TASK REQUIREMENTS:
Search the listing below for the string "facts" and show each line that contains it.

DATASET EXTRACT:
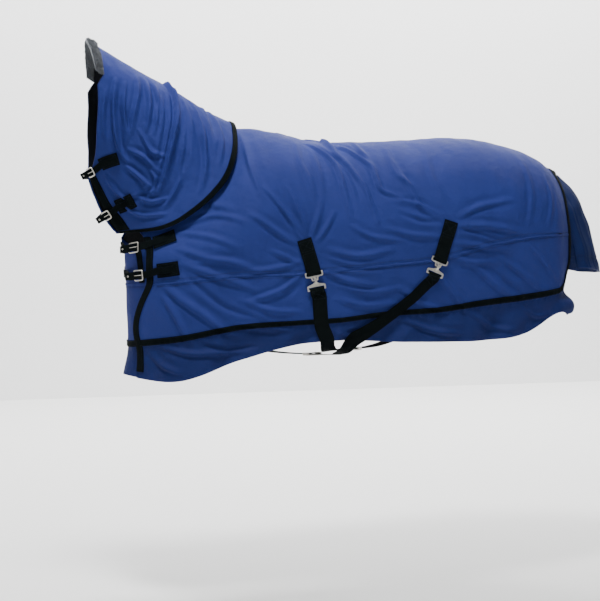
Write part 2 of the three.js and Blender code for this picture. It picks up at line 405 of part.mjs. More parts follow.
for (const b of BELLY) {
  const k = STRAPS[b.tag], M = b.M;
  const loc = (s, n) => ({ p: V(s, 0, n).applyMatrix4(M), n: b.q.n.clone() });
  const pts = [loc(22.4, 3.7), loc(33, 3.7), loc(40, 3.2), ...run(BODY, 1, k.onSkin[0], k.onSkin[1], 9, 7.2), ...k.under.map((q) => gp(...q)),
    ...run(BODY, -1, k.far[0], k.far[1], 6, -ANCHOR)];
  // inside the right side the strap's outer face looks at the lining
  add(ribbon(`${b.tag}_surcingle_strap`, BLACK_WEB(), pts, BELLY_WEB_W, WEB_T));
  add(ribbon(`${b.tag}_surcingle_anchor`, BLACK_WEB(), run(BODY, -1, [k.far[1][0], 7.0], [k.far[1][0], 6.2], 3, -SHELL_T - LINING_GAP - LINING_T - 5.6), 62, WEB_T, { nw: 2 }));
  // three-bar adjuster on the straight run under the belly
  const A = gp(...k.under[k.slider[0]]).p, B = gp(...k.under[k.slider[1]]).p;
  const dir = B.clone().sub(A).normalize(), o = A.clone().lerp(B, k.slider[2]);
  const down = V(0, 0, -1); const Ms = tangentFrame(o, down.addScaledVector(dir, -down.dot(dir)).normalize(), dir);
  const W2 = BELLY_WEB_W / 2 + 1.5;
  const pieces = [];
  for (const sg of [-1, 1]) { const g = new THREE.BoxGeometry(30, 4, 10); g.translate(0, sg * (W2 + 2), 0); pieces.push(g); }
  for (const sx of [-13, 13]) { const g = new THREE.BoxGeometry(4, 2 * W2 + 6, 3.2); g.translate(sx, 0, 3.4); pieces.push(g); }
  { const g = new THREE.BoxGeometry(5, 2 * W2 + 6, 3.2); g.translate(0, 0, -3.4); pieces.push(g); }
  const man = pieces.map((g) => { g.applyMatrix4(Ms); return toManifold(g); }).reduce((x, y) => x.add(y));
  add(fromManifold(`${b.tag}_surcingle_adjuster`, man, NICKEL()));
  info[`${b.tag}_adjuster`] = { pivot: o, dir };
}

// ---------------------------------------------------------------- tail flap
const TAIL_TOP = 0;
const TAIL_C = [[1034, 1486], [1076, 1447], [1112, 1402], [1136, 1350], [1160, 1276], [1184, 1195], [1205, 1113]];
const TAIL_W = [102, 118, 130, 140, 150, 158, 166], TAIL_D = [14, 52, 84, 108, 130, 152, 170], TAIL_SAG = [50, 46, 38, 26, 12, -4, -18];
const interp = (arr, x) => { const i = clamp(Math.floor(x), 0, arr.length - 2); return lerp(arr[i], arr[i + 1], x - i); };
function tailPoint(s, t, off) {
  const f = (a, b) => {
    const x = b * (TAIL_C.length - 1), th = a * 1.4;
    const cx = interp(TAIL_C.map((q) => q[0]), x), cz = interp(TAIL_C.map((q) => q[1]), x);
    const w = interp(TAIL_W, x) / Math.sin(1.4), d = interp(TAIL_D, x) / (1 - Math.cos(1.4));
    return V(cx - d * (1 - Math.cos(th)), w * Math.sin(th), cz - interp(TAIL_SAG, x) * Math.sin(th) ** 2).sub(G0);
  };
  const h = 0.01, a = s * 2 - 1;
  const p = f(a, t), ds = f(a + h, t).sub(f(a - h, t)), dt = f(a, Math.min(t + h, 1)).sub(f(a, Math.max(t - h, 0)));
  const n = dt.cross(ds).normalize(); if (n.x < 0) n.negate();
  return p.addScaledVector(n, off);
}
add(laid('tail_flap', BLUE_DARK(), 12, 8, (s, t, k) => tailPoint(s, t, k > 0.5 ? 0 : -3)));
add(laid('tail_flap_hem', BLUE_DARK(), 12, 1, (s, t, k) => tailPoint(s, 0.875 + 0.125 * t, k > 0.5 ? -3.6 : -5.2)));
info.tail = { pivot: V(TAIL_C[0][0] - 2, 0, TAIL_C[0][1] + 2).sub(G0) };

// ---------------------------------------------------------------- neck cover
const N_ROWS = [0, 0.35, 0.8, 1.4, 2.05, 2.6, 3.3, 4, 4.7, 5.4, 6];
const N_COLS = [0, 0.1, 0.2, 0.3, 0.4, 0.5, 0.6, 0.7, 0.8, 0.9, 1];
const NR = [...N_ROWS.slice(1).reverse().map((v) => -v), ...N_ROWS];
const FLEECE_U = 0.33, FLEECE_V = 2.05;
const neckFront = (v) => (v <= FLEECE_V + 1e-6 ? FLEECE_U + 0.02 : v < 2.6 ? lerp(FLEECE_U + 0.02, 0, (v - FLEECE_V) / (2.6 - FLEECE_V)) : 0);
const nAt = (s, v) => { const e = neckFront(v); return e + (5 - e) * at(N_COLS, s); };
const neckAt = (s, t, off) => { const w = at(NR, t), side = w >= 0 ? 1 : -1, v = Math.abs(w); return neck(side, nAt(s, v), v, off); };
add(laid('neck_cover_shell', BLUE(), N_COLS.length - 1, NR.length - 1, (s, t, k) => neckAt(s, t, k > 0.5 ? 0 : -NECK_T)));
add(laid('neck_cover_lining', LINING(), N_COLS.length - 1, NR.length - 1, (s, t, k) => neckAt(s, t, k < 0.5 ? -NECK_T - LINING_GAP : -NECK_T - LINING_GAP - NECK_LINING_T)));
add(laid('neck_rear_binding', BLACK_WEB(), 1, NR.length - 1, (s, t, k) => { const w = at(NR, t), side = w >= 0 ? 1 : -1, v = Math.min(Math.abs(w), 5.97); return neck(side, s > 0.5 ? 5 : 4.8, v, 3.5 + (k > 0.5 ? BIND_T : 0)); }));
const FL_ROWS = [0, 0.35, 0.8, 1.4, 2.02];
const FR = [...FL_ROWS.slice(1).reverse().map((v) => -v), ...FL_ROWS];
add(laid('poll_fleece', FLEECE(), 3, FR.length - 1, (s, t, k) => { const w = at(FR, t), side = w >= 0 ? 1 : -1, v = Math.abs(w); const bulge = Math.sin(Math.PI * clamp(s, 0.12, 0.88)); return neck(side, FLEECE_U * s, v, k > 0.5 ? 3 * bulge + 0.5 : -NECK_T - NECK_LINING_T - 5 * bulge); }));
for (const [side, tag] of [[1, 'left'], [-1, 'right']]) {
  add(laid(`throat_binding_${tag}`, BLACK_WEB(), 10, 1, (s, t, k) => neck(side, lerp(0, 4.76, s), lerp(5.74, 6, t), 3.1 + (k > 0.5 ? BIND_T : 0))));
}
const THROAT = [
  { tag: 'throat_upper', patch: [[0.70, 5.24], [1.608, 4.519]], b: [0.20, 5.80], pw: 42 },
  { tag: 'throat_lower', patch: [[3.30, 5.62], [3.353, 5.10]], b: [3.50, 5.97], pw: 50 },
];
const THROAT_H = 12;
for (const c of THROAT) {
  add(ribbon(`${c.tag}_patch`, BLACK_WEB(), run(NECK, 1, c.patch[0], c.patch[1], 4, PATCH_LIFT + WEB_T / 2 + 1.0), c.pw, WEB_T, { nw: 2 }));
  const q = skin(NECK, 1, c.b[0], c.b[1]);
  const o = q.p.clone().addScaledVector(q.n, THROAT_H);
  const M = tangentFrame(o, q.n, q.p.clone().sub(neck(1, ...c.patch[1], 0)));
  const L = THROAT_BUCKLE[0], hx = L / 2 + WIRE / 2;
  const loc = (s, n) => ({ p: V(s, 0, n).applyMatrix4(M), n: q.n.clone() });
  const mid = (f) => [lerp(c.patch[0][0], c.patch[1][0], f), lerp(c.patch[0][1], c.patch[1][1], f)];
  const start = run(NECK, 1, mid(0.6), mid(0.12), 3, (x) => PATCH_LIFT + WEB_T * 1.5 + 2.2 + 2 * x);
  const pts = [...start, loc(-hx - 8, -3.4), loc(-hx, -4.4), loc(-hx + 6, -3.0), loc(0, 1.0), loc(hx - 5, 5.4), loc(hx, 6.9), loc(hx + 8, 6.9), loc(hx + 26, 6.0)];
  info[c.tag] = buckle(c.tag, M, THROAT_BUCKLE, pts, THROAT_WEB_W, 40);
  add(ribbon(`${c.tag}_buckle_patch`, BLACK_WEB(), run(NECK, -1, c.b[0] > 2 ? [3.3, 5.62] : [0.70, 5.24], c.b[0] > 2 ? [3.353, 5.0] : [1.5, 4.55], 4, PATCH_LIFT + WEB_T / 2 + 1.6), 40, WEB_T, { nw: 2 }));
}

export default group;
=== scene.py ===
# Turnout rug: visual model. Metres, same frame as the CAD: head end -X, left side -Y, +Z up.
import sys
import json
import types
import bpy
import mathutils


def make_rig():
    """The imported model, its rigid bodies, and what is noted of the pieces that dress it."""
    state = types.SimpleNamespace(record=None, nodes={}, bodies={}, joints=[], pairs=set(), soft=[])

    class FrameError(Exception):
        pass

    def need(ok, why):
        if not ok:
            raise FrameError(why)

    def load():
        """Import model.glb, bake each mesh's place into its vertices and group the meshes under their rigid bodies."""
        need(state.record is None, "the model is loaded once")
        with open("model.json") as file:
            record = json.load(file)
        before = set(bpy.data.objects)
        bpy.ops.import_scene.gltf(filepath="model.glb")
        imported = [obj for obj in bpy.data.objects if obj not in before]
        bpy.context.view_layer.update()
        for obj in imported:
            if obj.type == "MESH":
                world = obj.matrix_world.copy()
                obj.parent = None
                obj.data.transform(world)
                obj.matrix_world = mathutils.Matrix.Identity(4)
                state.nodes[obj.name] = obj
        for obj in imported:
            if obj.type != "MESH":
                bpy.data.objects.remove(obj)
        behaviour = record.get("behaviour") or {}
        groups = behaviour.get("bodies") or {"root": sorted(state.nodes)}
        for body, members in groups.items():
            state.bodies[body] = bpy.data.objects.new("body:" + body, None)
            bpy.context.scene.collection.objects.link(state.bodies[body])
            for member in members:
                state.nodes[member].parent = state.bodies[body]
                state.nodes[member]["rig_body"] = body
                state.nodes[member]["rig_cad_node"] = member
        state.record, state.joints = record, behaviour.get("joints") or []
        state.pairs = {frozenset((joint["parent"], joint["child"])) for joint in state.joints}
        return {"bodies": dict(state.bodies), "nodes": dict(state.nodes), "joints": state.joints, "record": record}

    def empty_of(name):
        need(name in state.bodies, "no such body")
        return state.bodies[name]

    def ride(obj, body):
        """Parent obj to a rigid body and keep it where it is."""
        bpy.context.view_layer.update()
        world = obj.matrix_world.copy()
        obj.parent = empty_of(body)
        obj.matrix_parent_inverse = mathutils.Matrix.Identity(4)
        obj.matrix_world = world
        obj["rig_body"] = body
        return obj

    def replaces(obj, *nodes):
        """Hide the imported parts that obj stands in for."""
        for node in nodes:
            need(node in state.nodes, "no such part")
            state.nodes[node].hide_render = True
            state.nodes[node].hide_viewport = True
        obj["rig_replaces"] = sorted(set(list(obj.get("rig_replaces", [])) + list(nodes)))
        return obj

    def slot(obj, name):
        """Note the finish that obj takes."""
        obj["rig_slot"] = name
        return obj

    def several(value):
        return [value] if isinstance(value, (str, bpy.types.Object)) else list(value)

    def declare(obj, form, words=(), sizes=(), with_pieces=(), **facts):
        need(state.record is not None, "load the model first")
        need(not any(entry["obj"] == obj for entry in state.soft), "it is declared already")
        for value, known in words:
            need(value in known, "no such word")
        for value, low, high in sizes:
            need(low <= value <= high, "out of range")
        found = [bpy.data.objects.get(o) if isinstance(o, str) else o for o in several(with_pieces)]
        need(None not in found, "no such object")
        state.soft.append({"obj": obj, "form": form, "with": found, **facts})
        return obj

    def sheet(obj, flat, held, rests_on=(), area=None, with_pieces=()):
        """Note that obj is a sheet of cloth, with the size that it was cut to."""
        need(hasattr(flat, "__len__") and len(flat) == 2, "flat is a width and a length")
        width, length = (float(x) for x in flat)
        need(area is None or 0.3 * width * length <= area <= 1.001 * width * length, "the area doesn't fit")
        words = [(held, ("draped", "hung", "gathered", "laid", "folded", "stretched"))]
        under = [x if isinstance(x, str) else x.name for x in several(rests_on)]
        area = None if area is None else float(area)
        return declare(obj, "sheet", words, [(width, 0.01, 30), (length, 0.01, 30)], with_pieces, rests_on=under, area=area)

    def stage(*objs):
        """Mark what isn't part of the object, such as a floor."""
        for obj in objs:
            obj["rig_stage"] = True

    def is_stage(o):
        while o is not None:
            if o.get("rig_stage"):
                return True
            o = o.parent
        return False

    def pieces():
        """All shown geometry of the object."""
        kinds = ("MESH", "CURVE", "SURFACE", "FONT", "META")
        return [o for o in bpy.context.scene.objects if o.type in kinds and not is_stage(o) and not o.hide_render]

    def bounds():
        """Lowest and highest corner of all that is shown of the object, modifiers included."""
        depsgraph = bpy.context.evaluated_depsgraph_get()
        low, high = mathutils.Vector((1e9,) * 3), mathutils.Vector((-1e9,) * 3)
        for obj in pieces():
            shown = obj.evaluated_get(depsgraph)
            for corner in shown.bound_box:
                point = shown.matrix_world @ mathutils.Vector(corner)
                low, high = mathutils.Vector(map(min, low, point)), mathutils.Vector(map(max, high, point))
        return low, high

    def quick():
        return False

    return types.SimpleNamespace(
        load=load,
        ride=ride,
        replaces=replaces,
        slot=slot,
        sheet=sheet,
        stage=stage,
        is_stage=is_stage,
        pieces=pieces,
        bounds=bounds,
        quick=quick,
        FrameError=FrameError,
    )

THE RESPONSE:
    def declare(obj, form, words=(), sizes=(), with_pieces=(), **facts):
        state.soft.append({"obj": obj, "form": form, "with": found, **facts})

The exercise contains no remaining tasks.